Apollo 13 – An ITSM Case experience is a dynamic business simulation exercise in which participants enact the roles of the Mission control team of Apollo 13. During this workshop participants see, feel and experience the benefits of applying best practices on organizational performance: ‘cost of ownership’, ‘effectiveness and throughput of processes’, ‘enablement of business innovation goals’ and ‘customer satisfaction’. Delegates have to use their ITSM theory to design, implement, evaluate and improve their own processes. They have to work together as a team, take decisions, agree and apply their own working practices in order to meet their service level targets and save the astronauts. The team must ensure that the complete end-to-end delivery chain, including the supplier is aligned.
The Apollo 13 case appealed as it seemed to be all about mission critical, complex technology – this is what the delegates were good at! It soon became clear that the technology was only 1 part of managing and realizing a successful mission.
The initial game round was characterized by inconsistent and poor performance and a clear lack of alignment throughout the end-to-end delivery chain. The team had applied PPT – People, Process & technology to some degree but had totally failed to ensure the alignment of the 4 P’s of ITIL – People, Process, Product and PARTNER capabilities.
We assumed we knew the priority….we didn’t understand about the real business impact”.
“We have consistent capabilities across the delivery chain……none of us knows the status of all the incidents”!
In the final game round the team had learned to effectively apply the 4 P’s aimed at realizing the 5th ‘P’- Performance. They had seen significant improvements in quality.

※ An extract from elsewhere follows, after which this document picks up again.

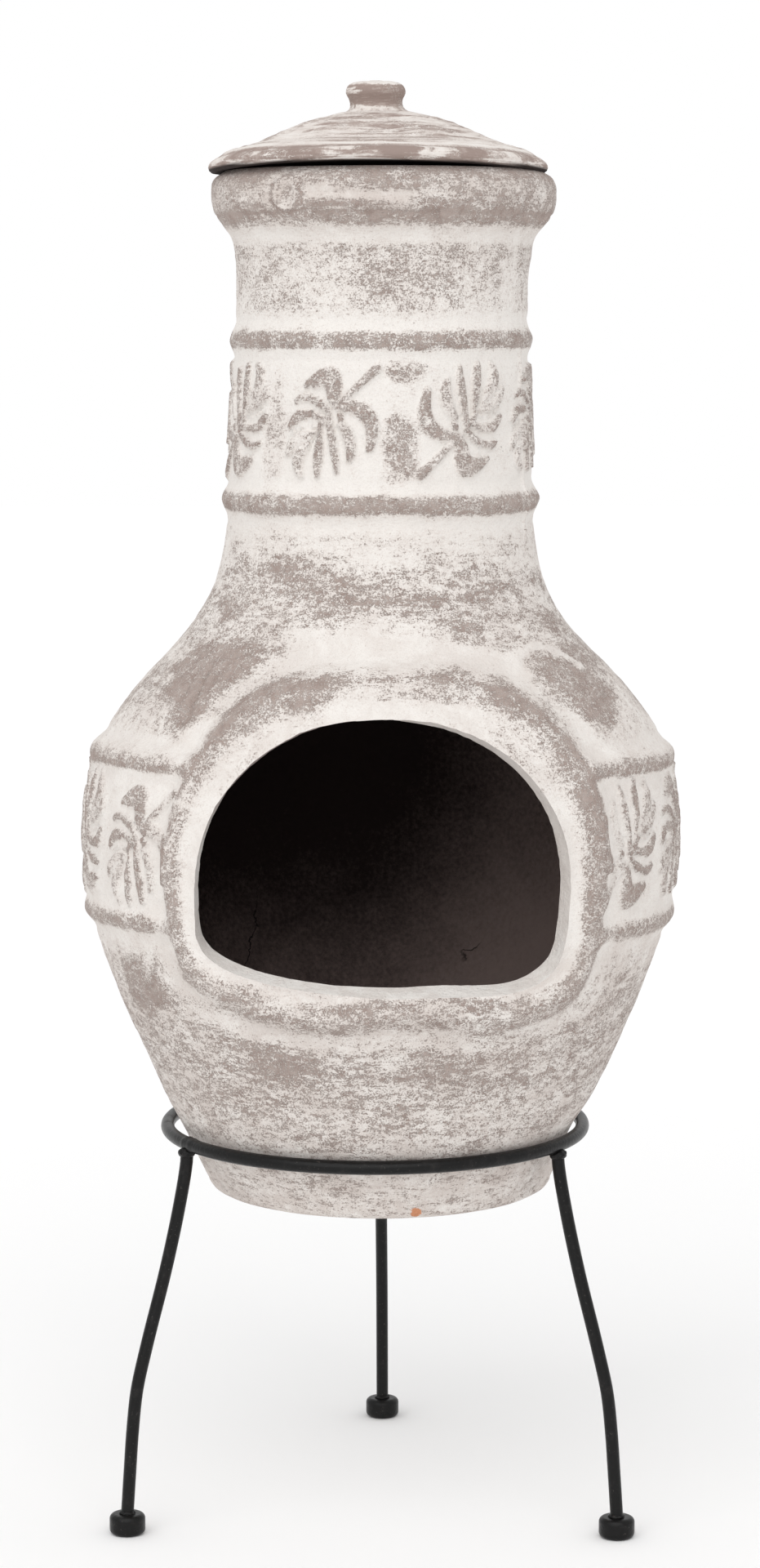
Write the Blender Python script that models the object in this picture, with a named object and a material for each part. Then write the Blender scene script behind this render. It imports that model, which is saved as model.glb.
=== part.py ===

The delegates were then asked ‘What did you apply today in this workshop that you NEED to take away and start applying in your organization’?
Key takeaways:
- Engage with the Customer to understand the Value, Outcomes, Costs, Risks (VOCR) in terms of Service levels – or Performance – to be achieved and agree reporting needs and communication channels – (Strategic, tactical and operational).
- Define and agree end-to-end process (together with all partners in delivery chain), including end customer interface to process. (The touch points and the inputs and outputs between processes must be clearly defined and agreed).
- Develop tool together and ensure tool is up-to-date, accurate and accessible to all who need it (integrate tool across providers if required). Agree WHO needs access to what information to enable process performance.
- Ensure delivery is on-time (as agreed). Ensure priority and escalation mechanisms are aligned to business impact and time. Escalation responsibilities must be clearly established across the delivery chain.
- Ensure visibility and status known of workload – end-to-end. Transparency is important.
- Ensure Known error database is shared, available across providers and can demonstrate value to 1st call resolution.
- Processes are never perfect first time, they need to be evaluated end-to-end, related to performance and where necessary improved’.
It is easy to say we will work ’end-to-end’, but in reality it is much more that simply saying this.
What was powerful in this session was building the process together. We stuck the ITIL process flow on the wall and then as a team – 1st level, 2nd level and supplier we discussed and agreed what is fit-for-use and fit-for-purpose, and we assigned and agreed responsibilities and authority for managing the process end-to-end. This created a lot of dialogue and discussion and ultimately buy-in and COMMITMENT”.
Another interesting discussion item was ‘Problem management’ – how valuable this was in enabling first call resolution AND in targeting initiatives to ‘reduce incident volumes’. Whose responsibility was this? The customer or the outsourced service provider? If the service provider bills on incident volumes then it isn’t in the interest of the sourcing provider to reduce incidents! Fortunately the team agreed that It was all about reducing business risk and ensuring the business can realize value. Problem management was seen as an added value capability the sourcing provider can deliver.
In the final round it was no longer IT department and supplier – it was a partnership focused on realizing the business needs.